Input rows:
%%

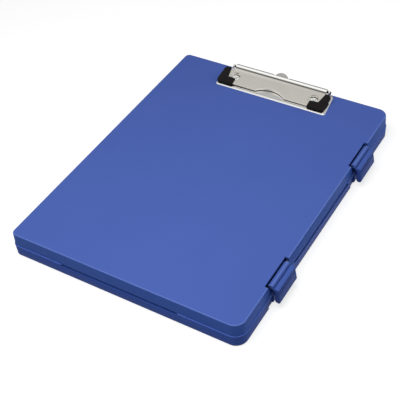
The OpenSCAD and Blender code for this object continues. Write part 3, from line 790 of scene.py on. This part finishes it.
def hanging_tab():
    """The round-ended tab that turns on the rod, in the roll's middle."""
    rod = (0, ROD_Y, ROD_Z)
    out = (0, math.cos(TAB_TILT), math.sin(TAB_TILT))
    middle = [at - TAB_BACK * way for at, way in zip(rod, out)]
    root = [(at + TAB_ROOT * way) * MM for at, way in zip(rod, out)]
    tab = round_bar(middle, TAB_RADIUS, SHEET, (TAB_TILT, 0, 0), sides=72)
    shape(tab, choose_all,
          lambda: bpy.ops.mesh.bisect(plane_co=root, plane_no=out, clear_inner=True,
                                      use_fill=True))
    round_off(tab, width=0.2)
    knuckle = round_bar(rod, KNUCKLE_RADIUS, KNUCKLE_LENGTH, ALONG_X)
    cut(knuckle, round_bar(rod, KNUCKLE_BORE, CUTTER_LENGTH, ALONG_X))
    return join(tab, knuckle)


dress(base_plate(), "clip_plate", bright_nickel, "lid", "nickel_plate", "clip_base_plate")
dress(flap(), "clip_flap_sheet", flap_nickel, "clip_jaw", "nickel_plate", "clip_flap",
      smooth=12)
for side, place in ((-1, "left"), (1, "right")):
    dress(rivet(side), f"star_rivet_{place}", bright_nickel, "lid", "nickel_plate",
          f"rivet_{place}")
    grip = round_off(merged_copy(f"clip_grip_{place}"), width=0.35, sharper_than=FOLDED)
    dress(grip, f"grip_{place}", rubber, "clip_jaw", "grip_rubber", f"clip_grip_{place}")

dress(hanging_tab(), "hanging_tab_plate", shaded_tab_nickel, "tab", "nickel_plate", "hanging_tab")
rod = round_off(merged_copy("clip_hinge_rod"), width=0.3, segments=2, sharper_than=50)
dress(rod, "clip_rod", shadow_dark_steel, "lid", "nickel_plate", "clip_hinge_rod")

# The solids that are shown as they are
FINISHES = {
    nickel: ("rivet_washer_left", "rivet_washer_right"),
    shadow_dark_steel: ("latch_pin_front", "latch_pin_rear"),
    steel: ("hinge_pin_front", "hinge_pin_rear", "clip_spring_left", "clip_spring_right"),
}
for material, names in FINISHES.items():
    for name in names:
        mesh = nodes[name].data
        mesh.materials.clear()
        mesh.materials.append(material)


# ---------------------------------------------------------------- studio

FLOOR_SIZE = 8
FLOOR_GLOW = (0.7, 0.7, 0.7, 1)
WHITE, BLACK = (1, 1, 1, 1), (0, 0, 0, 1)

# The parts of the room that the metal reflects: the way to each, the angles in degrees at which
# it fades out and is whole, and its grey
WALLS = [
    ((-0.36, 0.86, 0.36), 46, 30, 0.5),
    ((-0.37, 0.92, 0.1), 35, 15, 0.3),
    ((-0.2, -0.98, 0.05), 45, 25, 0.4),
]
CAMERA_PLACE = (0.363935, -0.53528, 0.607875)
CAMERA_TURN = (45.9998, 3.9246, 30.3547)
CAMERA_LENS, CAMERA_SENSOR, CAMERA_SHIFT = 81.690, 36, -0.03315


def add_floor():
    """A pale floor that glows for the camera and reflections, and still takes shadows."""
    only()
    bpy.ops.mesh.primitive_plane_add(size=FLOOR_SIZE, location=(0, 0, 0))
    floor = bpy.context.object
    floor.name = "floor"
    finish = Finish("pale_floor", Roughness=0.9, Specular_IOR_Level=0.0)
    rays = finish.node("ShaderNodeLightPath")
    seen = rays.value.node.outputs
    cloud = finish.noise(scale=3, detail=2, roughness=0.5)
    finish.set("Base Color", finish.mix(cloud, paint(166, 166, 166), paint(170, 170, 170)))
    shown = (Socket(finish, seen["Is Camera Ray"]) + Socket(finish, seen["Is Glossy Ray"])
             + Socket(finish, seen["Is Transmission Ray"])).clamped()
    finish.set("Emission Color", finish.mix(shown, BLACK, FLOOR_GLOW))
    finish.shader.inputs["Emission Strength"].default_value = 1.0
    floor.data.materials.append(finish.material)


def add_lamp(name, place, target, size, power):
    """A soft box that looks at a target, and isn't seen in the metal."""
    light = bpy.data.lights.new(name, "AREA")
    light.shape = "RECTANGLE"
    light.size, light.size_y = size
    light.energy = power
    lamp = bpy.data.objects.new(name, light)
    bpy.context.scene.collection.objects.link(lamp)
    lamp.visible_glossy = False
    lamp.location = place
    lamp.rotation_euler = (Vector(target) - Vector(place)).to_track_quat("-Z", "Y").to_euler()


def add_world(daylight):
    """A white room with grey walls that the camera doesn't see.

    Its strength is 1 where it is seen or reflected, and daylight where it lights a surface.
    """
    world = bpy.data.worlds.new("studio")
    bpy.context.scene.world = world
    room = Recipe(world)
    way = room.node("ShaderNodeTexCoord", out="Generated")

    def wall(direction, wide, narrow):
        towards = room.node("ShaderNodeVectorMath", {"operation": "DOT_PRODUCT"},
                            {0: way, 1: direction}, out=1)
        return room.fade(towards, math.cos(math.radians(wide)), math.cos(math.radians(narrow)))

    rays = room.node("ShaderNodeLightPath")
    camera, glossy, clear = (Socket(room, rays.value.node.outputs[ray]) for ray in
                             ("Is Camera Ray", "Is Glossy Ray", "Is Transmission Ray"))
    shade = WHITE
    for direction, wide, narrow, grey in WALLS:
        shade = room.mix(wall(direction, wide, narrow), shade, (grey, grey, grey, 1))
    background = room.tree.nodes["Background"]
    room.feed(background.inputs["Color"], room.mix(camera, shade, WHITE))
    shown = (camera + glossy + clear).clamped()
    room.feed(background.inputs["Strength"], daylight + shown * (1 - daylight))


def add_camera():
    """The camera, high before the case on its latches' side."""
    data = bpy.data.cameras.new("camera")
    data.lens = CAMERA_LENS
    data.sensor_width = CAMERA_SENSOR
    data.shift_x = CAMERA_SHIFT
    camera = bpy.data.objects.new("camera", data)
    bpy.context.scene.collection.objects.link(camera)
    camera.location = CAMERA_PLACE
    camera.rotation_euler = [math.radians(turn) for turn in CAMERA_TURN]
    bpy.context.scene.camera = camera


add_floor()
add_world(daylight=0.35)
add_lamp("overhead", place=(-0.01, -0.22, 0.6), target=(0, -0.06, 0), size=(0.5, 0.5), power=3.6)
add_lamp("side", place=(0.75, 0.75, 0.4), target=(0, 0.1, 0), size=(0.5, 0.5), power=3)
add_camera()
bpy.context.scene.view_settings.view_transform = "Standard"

%%
%%

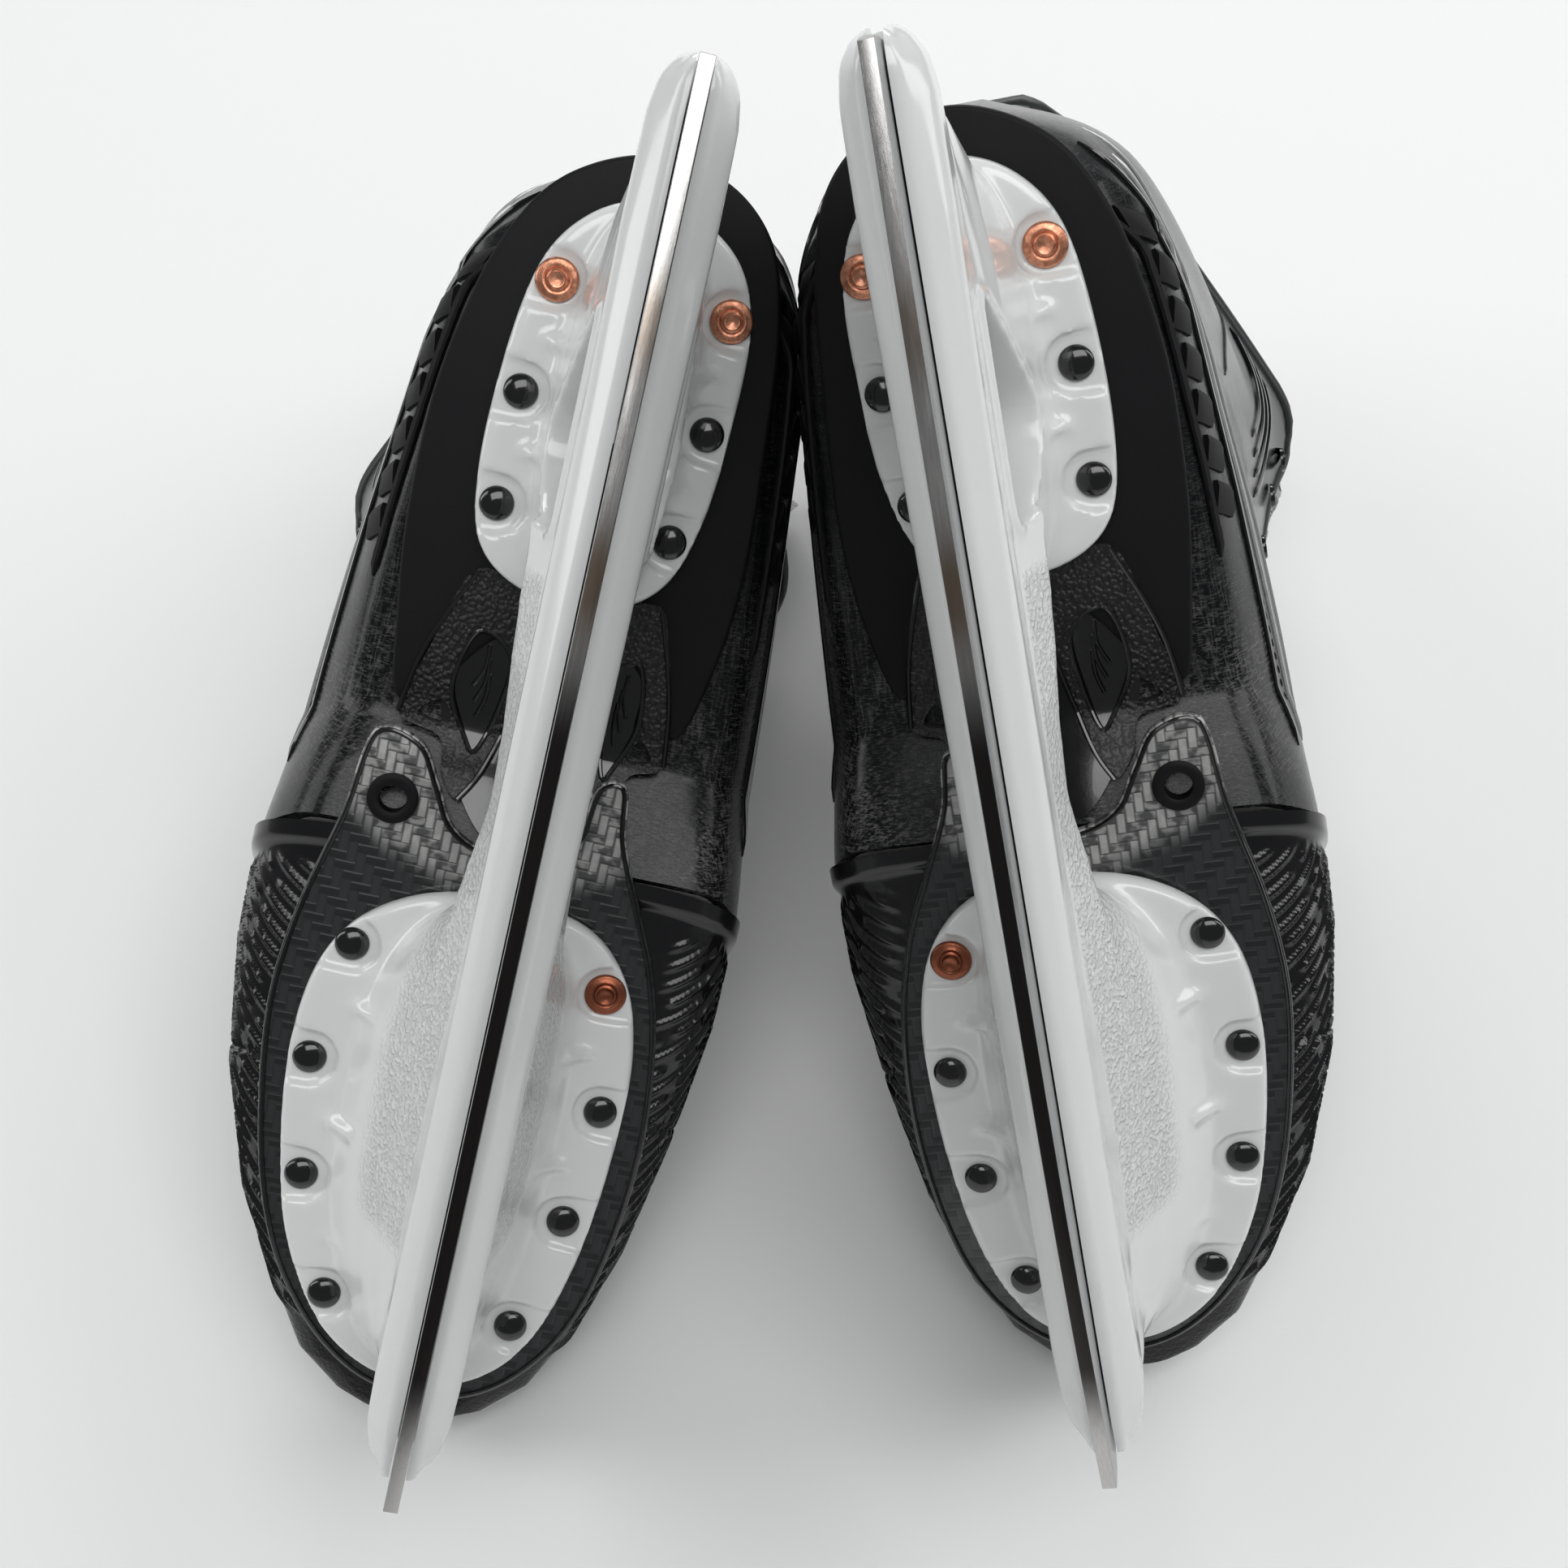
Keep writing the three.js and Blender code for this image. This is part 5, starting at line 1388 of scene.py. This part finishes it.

%%

Reproduce the lines exactly, from the line that contains "The OpenSCAD and" through the line that contains "return join(tab, knuckle)", and nothing more.

The OpenSCAD and Blender code for this object continues. Write part 3, from line 790 of scene.py on. This part finishes it.
def hanging_tab():
    """The round-ended tab that turns on the rod, in the roll's middle."""
    rod = (0, ROD_Y, ROD_Z)
    out = (0, math.cos(TAB_TILT), math.sin(TAB_TILT))
    middle = [at - TAB_BACK * way for at, way in zip(rod, out)]
    root = [(at + TAB_ROOT * way) * MM for at, way in zip(rod, out)]
    tab = round_bar(middle, TAB_RADIUS, SHEET, (TAB_TILT, 0, 0), sides=72)
    shape(tab, choose_all,
          lambda: bpy.ops.mesh.bisect(plane_co=root, plane_no=out, clear_inner=True,
                                      use_fill=True))
    round_off(tab, width=0.2)
    knuckle = round_bar(rod, KNUCKLE_RADIUS, KNUCKLE_LENGTH, ALONG_X)
    cut(knuckle, round_bar(rod, KNUCKLE_BORE, CUTTER_LENGTH, ALONG_X))
    return join(tab, knuckle)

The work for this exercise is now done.